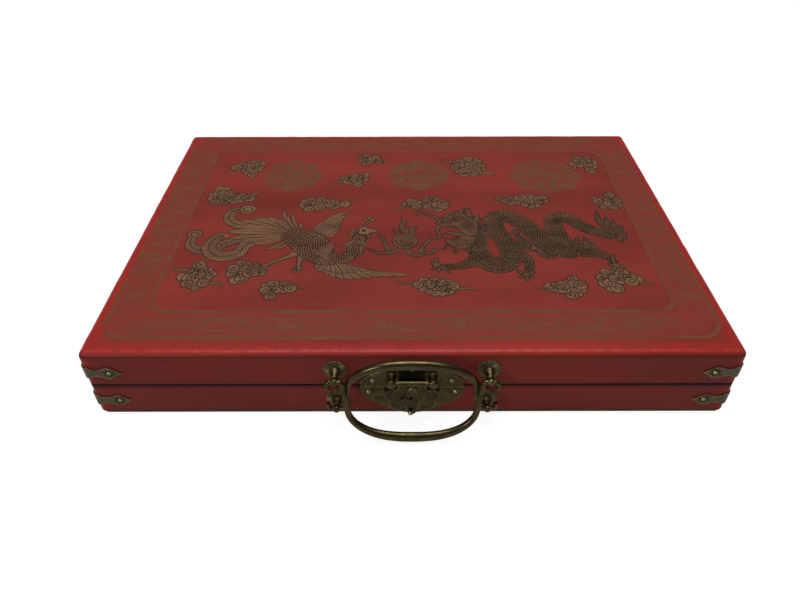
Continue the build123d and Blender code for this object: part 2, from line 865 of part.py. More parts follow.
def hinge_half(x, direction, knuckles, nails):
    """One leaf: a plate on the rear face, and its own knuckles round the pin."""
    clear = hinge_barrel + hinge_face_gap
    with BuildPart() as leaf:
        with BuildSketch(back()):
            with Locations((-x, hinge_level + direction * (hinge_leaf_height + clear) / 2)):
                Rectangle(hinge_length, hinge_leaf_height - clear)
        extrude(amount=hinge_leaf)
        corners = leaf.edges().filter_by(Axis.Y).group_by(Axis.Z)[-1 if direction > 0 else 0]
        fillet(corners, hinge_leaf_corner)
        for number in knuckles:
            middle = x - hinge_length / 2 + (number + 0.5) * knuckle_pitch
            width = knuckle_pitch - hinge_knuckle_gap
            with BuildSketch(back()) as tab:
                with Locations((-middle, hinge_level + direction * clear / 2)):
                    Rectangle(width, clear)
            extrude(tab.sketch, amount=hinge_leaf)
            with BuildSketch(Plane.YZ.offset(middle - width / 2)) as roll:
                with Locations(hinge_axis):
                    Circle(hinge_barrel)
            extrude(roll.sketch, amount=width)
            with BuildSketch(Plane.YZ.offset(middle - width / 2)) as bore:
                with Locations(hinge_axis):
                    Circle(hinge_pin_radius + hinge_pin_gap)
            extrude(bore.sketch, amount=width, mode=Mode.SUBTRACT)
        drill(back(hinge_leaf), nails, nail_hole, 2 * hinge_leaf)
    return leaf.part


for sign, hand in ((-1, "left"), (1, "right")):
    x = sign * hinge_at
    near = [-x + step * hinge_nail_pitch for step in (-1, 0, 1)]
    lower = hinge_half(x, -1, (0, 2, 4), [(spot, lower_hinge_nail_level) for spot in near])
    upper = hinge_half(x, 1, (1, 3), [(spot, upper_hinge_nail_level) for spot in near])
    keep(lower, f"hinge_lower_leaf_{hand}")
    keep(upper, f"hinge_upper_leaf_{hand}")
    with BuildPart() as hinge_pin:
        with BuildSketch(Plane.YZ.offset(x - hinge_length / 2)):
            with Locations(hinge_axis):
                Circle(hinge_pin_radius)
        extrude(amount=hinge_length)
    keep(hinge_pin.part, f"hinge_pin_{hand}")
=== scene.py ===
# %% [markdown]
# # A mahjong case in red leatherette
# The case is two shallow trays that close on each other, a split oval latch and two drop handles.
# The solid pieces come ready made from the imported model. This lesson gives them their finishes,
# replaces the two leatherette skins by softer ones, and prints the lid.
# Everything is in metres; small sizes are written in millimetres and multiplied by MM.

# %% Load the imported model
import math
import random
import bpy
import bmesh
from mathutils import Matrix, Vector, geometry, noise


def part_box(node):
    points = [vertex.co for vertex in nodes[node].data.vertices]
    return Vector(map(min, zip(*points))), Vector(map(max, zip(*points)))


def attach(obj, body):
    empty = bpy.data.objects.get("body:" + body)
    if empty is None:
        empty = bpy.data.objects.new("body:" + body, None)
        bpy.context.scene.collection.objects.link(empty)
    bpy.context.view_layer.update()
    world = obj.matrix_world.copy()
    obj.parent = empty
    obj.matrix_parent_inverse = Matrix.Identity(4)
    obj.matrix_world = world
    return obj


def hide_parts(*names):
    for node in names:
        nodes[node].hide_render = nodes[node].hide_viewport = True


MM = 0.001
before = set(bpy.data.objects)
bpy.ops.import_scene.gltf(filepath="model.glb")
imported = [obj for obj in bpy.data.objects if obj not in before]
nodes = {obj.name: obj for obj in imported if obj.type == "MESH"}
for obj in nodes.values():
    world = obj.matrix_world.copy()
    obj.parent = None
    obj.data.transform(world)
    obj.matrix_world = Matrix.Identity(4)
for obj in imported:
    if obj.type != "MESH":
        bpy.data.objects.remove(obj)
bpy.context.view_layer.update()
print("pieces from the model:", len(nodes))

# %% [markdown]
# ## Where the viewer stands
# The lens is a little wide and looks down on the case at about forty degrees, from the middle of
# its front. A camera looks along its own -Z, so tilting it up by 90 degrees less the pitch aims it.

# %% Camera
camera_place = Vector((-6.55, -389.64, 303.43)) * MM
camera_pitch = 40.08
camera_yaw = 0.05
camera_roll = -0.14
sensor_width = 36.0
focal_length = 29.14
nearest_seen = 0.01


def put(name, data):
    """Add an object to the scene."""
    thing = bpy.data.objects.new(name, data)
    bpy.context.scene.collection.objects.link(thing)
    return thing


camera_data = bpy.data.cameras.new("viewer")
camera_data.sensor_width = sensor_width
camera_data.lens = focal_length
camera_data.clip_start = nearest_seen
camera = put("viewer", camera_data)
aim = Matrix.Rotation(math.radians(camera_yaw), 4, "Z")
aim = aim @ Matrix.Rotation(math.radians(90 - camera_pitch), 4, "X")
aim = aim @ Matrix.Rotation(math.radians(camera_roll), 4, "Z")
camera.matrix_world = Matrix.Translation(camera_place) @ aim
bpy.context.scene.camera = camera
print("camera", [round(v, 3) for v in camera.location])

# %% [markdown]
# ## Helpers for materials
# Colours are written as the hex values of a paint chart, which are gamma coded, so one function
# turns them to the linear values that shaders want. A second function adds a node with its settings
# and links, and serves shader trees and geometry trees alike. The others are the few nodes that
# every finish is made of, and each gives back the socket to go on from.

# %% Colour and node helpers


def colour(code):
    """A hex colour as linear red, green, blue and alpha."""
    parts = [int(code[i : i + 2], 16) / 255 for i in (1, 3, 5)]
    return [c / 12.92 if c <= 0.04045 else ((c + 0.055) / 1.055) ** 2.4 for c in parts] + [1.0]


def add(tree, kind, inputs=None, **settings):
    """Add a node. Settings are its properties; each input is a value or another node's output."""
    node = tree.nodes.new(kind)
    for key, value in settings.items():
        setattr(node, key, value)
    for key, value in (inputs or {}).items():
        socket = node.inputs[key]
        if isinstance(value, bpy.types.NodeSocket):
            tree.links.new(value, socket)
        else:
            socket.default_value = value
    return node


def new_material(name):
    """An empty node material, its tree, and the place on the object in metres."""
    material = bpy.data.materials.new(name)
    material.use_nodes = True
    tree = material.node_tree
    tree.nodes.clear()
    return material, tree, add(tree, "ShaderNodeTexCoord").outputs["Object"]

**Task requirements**
Repeat, word for word, only the lines from the line holding "for sign, hand" through the line holding "# Everything is", with both of those lines included.

**Output of the exercise**
for sign, hand in ((-1, "left"), (1, "right")):
    x = sign * hinge_at
    near = [-x + step * hinge_nail_pitch for step in (-1, 0, 1)]
    lower = hinge_half(x, -1, (0, 2, 4), [(spot, lower_hinge_nail_level) for spot in near])
    upper = hinge_half(x, 1, (1, 3), [(spot, upper_hinge_nail_level) for spot in near])
    keep(lower, f"hinge_lower_leaf_{hand}")
    keep(upper, f"hinge_upper_leaf_{hand}")
    with BuildPart() as hinge_pin:
        with BuildSketch(Plane.YZ.offset(x - hinge_length / 2)):
            with Locations(hinge_axis):
                Circle(hinge_pin_radius)
        extrude(amount=hinge_length)
    keep(hinge_pin.part, f"hinge_pin_{hand}")
=== scene.py ===
# %% [markdown]
# # A mahjong case in red leatherette
# The case is two shallow trays that close on each other, a split oval latch and two drop handles.
# The solid pieces come ready made from the imported model. This lesson gives them their finishes,
# replaces the two leatherette skins by softer ones, and prints the lid.
# Everything is in metres; small sizes are written in millimetres and multiplied by MM.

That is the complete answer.